Expert View: Pension Withdrawals Show Weak Social Protection
The rise in unemployment-related pension withdrawals shows a gap in Nigeria’s social protection system.
In stronger welfare systems, jobless workers may receive unemployment support, retraining assistance or temporary income relief. In Nigeria, many workers rely on personal savings, family support, informal borrowing or pension withdrawals.
This makes pension funds carry a burden they were not fully designed to carry.
The pension system can offer emergency relief, but it cannot replace a strong labour market. It also cannot replace policies that create jobs, protect incomes and reduce household vulnerability.
For policymakers, the message is clear: job creation is now directly linked to retirement security.
What Government and Employers Should Do
Nigeria needs to treat rising pension withdrawals as an early warning signal.
First, the government must improve employment creation through policies that reduce business costs and support productive sectors. If companies can expand, they are more likely to hire and retain workers.
Second, social safety nets must be strengthened. Jobless workers need temporary support that does not immediately force them to cut into retirement savings.
Third, employers should improve severance planning, staff transition support and workplace financial education. Workers who lose jobs need guidance on how to manage payouts, savings and pension withdrawals.
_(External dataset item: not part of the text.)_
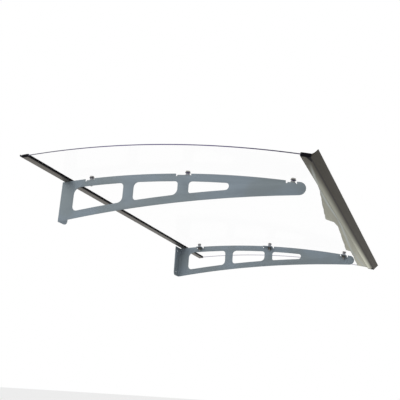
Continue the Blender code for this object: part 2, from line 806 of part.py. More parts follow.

Fourth, Pension Fund Administrators should continue educating contributors on the long-term impact of early withdrawals. Contributors should understand that the 25 percent access option is useful, but it should be used carefully.
Why Investors and Businesses Should Pay Attention
This trend also matters to businesses and investors.
When thousands of workers withdraw pension savings to survive, it points to weak consumer confidence. It means many households are under pressure and may reduce spending on non-essential goods and services.
That affects businesses in retail, housing, transport, education, healthcare and consumer finance.
For the pension industry, repeated early withdrawals may also affect long-term asset growth if job losses continue. The Contributory Pension Scheme depends on steady employment, regular contributions and confidence in long-term savings.
If more workers lose jobs or stop contributing, pension growth may slow.
Bottom Line
The withdrawal of ₦12.11 billion by 8,082 unemployed Nigerians in three months shows how economic hardship is forcing workers to spend tomorrow’s security on today’s survival.
The pension law gives jobless contributors a legal lifeline. But the size of the withdrawals shows a deeper problem: many Nigerians do not have enough financial protection when employment stops.
For affected workers, the money may help them survive the present. For the economy, it is a warning that job losses, weak incomes and rising living costs are putting retirement security at risk.
FAQ
How many jobless Nigerians withdrew from pension savings?
A total of 8,082 unemployed Retirement Savings Account holders withdrew from their pension savings in Q4 2025.
How much was withdrawn?
They withdrew a combined ₦12.11 billion between October and December 2025.
How much did each person withdraw on average?
Each beneficiary withdrew about ₦1.5 million on average.
Why were they allowed to withdraw pension savings?
Nigeria’s pension rules allow eligible contributors who lose their jobs and remain unemployed for the required period to access up to 25 percent of their RSA balance.
Why is this a concern?
Early pension withdrawals reduce the amount available for retirement and show that many workers lack strong emergency savings or social protection during unemployment.